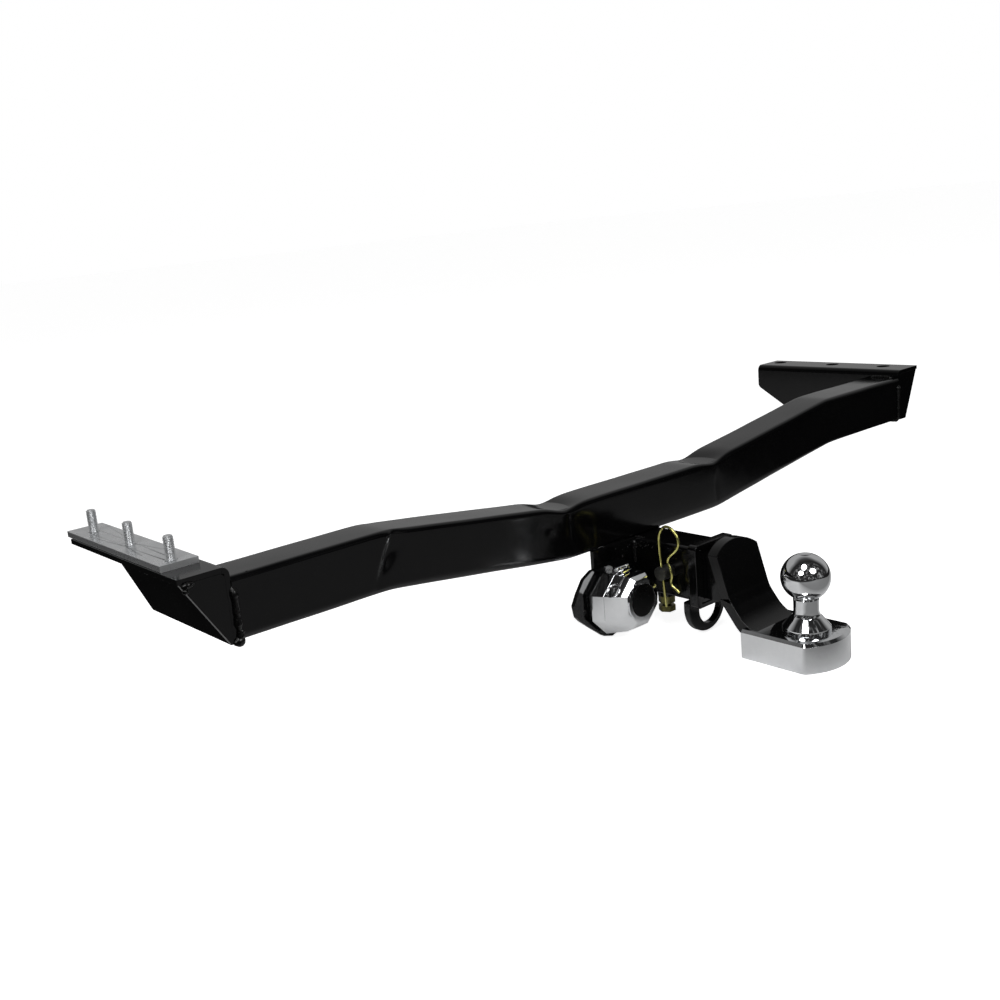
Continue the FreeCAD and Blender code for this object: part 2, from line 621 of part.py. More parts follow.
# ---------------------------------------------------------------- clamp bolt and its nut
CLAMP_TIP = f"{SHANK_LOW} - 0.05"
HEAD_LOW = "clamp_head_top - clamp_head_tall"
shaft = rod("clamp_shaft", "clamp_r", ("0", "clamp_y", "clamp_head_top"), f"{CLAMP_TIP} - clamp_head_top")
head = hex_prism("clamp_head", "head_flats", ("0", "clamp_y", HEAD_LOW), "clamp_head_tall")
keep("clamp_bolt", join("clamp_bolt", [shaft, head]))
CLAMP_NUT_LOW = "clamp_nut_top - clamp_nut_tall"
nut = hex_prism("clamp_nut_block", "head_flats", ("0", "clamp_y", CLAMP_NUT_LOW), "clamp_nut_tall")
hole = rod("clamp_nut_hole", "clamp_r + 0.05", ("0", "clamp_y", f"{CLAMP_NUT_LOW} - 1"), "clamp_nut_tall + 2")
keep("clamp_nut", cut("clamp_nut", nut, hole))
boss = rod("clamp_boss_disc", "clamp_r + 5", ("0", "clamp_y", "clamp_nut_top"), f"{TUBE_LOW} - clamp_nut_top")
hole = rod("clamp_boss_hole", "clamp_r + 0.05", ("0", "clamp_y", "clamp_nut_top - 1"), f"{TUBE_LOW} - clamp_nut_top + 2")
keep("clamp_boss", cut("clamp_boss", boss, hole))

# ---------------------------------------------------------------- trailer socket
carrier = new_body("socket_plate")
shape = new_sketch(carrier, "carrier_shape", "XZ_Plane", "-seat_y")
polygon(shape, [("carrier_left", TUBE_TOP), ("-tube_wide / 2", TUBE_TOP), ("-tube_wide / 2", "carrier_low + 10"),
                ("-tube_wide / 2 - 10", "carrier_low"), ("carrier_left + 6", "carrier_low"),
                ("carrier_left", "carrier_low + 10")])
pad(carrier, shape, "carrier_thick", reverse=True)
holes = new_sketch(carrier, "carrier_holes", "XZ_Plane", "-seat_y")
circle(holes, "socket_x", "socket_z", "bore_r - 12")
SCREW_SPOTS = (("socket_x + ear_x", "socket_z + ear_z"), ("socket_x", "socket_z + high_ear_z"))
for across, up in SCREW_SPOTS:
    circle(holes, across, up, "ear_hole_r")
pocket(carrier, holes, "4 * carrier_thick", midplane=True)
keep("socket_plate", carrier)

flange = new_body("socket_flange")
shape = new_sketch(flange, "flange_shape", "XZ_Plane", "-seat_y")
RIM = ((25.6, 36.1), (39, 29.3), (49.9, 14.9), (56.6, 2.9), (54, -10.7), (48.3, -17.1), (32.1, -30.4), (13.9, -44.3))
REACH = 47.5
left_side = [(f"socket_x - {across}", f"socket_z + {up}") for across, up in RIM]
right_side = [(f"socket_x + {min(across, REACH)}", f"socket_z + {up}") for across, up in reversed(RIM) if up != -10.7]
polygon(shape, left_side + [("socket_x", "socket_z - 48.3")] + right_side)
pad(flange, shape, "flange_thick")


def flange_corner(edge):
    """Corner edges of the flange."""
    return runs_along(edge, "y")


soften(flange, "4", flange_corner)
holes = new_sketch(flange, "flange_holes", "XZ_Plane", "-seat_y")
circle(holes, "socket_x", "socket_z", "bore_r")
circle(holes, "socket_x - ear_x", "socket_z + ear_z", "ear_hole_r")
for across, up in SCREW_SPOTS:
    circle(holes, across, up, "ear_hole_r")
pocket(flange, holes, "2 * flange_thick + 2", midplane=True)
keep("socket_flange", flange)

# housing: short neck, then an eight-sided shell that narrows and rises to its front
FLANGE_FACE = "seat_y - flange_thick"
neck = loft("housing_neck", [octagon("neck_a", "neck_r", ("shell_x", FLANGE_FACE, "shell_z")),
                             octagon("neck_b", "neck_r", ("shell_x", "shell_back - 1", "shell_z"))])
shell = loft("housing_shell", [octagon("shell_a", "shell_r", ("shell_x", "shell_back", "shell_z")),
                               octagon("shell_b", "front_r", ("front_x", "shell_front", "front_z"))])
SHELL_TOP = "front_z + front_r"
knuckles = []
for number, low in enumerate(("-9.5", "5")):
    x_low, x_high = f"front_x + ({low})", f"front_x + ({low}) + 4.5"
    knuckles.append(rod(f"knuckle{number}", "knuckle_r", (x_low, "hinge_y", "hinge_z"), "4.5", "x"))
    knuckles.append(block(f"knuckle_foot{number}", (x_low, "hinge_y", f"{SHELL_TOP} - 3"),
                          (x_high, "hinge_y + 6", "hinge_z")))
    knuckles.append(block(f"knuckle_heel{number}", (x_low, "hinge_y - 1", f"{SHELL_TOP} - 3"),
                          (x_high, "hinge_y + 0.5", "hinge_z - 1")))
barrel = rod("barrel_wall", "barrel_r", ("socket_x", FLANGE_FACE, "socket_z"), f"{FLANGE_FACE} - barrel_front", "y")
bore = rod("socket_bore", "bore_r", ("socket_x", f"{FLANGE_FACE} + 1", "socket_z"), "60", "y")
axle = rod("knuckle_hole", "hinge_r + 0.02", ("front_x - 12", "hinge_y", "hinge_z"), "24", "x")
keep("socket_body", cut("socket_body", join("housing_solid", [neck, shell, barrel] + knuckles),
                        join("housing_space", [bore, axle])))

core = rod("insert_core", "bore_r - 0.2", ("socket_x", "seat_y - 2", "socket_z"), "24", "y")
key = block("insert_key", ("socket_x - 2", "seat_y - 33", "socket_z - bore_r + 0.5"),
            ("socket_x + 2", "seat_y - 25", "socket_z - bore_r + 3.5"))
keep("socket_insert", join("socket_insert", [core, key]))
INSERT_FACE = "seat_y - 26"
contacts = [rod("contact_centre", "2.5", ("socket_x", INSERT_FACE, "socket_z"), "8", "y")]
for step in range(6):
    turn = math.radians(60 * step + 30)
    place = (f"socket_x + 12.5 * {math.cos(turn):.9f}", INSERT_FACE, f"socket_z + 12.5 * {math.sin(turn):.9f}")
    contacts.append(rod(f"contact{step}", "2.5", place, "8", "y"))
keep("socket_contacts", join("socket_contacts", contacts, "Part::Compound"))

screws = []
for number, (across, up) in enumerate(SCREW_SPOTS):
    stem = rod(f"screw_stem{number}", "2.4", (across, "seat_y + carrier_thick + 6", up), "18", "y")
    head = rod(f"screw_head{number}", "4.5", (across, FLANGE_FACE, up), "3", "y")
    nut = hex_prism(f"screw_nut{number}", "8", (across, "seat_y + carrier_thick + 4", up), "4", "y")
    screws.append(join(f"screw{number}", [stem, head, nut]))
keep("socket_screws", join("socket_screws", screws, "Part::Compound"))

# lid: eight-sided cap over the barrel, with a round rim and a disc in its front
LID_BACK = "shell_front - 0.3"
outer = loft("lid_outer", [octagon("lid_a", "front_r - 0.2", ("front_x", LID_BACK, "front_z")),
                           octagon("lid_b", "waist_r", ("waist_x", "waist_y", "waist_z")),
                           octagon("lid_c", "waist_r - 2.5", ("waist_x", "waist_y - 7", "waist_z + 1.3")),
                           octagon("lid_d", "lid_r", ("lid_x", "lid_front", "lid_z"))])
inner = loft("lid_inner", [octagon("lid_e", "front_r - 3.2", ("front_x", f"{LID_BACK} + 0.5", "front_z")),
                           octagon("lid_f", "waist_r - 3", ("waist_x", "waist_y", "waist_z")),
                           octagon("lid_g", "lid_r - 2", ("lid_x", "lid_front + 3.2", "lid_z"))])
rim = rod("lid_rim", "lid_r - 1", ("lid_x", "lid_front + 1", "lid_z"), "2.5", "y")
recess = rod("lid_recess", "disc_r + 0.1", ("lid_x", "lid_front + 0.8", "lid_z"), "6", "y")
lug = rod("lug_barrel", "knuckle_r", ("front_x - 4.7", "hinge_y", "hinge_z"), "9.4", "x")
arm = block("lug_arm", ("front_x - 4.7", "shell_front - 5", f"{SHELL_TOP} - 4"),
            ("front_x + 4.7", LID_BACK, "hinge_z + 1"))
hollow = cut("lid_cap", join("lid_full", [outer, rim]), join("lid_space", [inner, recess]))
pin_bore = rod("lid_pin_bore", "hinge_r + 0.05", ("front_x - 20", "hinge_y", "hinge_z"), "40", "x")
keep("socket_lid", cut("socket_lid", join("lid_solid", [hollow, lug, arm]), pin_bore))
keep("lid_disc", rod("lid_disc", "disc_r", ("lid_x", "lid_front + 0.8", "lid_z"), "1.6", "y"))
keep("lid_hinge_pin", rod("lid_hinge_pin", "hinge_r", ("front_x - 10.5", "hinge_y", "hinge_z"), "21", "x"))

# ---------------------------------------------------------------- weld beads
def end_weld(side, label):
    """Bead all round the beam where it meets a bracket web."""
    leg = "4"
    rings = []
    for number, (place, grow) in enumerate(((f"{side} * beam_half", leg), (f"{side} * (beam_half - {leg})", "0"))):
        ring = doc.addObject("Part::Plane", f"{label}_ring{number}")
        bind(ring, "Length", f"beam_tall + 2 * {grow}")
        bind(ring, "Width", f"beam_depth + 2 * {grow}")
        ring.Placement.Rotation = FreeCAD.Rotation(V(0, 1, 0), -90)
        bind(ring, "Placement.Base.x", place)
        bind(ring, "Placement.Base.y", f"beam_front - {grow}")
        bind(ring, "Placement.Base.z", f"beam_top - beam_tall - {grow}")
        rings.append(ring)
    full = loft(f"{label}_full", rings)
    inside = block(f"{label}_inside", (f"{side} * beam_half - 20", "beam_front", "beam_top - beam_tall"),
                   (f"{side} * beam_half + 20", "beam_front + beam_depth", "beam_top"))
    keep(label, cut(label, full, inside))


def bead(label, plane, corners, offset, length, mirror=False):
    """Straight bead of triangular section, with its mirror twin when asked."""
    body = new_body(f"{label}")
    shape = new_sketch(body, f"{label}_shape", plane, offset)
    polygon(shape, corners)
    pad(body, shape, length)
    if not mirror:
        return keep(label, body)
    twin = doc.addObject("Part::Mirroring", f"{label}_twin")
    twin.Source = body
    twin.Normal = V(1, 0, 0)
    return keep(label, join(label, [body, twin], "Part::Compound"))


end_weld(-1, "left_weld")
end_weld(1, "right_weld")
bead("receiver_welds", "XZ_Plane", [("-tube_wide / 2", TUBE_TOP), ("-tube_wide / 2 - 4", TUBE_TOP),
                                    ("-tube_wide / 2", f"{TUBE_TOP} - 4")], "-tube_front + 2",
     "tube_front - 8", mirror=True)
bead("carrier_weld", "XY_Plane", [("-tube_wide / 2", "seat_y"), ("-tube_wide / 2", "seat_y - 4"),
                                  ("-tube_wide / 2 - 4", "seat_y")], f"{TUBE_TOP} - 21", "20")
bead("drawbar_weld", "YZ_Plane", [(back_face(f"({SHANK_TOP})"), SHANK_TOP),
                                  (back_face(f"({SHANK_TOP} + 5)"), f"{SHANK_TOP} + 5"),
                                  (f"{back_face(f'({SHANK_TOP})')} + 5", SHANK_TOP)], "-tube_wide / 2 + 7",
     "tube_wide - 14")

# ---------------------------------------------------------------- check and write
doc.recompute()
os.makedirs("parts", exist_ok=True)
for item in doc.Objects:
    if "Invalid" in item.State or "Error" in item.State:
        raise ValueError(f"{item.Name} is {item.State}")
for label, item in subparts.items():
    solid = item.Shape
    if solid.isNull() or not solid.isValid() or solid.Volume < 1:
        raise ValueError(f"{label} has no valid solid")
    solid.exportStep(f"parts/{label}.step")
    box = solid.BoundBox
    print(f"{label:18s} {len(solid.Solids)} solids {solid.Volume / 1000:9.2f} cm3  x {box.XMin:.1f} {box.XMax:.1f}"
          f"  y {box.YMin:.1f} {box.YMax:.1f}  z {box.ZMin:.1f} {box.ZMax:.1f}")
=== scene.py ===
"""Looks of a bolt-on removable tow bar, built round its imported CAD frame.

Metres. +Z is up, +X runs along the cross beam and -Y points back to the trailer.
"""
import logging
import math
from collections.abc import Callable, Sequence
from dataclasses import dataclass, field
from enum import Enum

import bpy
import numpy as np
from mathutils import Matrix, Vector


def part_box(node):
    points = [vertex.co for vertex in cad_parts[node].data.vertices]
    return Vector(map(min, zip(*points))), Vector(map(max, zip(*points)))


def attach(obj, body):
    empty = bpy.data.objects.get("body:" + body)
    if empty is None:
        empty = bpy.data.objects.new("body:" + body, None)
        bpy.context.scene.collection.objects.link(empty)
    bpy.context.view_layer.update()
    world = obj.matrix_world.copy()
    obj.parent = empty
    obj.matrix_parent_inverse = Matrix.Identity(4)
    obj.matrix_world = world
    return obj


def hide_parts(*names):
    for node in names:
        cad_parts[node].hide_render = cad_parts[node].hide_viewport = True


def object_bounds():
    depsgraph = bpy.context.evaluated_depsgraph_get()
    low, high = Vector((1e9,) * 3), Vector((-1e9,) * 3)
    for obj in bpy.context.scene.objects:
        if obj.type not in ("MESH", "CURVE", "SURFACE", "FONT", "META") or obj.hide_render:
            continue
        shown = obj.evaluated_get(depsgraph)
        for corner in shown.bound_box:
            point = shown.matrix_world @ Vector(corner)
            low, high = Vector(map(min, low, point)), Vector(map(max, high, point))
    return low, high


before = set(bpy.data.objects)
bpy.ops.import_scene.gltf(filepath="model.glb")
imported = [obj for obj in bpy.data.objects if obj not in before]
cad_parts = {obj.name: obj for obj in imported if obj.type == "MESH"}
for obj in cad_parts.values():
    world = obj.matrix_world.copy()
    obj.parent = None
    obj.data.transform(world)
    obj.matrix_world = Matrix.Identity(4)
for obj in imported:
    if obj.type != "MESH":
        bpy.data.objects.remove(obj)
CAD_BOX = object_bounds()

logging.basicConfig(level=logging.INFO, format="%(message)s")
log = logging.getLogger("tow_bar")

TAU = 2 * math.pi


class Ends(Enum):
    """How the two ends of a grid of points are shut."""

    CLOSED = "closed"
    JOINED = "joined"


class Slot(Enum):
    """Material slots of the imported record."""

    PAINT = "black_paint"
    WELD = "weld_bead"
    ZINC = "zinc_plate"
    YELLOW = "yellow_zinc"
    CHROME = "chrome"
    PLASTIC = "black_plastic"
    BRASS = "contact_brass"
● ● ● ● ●
# INSTRUCTIONS TO FOLLOW:
Your task is to give again the lines from the one containing "check and write" to the one containing "shown = obj.evaluated_get(depsgraph)", both lines included, exactly and without anything added.

# EXPECTED ANSWER:
# ---------------------------------------------------------------- check and write
doc.recompute()
os.makedirs("parts", exist_ok=True)
for item in doc.Objects:
    if "Invalid" in item.State or "Error" in item.State:
        raise ValueError(f"{item.Name} is {item.State}")
for label, item in subparts.items():
    solid = item.Shape
    if solid.isNull() or not solid.isValid() or solid.Volume < 1:
        raise ValueError(f"{label} has no valid solid")
    solid.exportStep(f"parts/{label}.step")
    box = solid.BoundBox
    print(f"{label:18s} {len(solid.Solids)} solids {solid.Volume / 1000:9.2f} cm3  x {box.XMin:.1f} {box.XMax:.1f}"
          f"  y {box.YMin:.1f} {box.YMax:.1f}  z {box.ZMin:.1f} {box.ZMax:.1f}")
=== scene.py ===
"""Looks of a bolt-on removable tow bar, built round its imported CAD frame.

Metres. +Z is up, +X runs along the cross beam and -Y points back to the trailer.
"""
import logging
import math
from collections.abc import Callable, Sequence
from dataclasses import dataclass, field
from enum import Enum

import bpy
import numpy as np
from mathutils import Matrix, Vector


def part_box(node):
    points = [vertex.co for vertex in cad_parts[node].data.vertices]
    return Vector(map(min, zip(*points))), Vector(map(max, zip(*points)))


def attach(obj, body):
    empty = bpy.data.objects.get("body:" + body)
    if empty is None:
        empty = bpy.data.objects.new("body:" + body, None)
        bpy.context.scene.collection.objects.link(empty)
    bpy.context.view_layer.update()
    world = obj.matrix_world.copy()
    obj.parent = empty
    obj.matrix_parent_inverse = Matrix.Identity(4)
    obj.matrix_world = world
    return obj


def hide_parts(*names):
    for node in names:
        cad_parts[node].hide_render = cad_parts[node].hide_viewport = True


def object_bounds():
    depsgraph = bpy.context.evaluated_depsgraph_get()
    low, high = Vector((1e9,) * 3), Vector((-1e9,) * 3)
    for obj in bpy.context.scene.objects:
        if obj.type not in ("MESH", "CURVE", "SURFACE", "FONT", "META") or obj.hide_render:
            continue
        shown = obj.evaluated_get(depsgraph)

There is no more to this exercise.